Okumak neyine Müslüman Türk’ün. Yahudi daha 1492’de İstanbul’a gelirken getirdi yanında matbaasını ve 1493’de bastı ilk kitabını. Ermeniler 1567’de, Rumlar ise 1627’de matbaa sahibiydi.
Müslümanlar mı? Onlar da 1728’de kurmuşlar ilk matbaalarını ve 1742’de kapatmışlar bir süre sonra yeniden açmak üzere. Bu 14 yılda da sadece 17 eser basılmıştır.
Osmanlı kendi unsur-u aslisini yani asıl unsuru olan Müslüman Türk’ü ihmal etmiştir. Osmanlı Türk’ü lisan bilmez, Osmanlı Türk’ü okuma bilmez, okuma bilse yazma bilmez. Okumayı öğrenmek on yıl, yazmayı öğrenmek ise üstüne bir de beş yıl gerektirir.
Osmanlı medreseleri asker kaçaklarının sığınağı haline gelmiştir özellikle Kanuni’nin şeyhülislamı Ebusuud Efendi’nin “müspet bilimleri” dışlayan fetvasından sonra. Söz gelimi fizik okutulmasına ancak 1912’de başlanabilmiştir okullarımızda.
İlk üniversitenin kuruluş çalışmaları 19’uncu asrın son çeyreğindedir. O da doğru düzgün başarılamamış, açılmış kapanmış, açılmış kapanmış. Cumhuriyet’in devraldığı mirasta topu topu 17 fakülte ve yüksekokul, 320 müderris, yani profesör ve doçent 2 bin kadar da öğrenci vardır.
Okuryazar oranı ise en yüksek şekliyle erkeklerde yüzde beşlerde, kadınlarda ise yüzde birlerdedir.
Cumhuriyet’i yetersiz bulmak mümkündür ve bu herkesin hakkıdır. Ama yok saymak, ama ihanetler suçlamak ne doğrudur ne de şunun bunun hakkıdır.

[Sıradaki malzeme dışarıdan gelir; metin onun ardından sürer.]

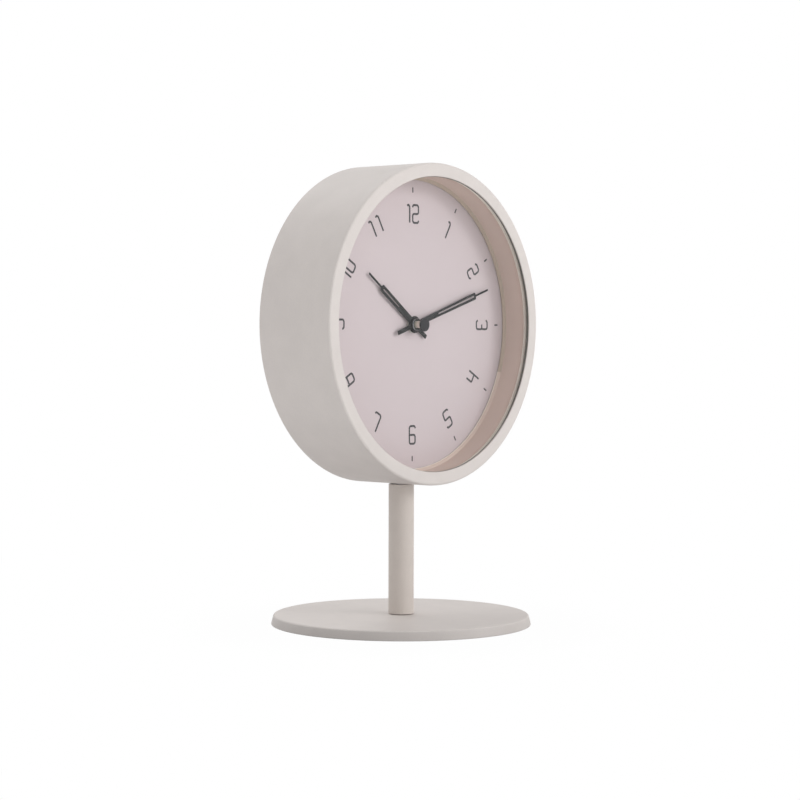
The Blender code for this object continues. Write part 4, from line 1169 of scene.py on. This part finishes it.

Cumhuriyetin ilk on beş yılı muhteşemdir, Türkiye hala o kalkınmayı ve o sanayileşmeyi başaramamıştır. Gençlerin kelime hazinesinde yetersizlik Cumhuriyet’in değil varlığını Cumhuriyet’e borçlu olduğu halde Cumhuriyet düşmanlığı yapan sonraki kuşaklarındır.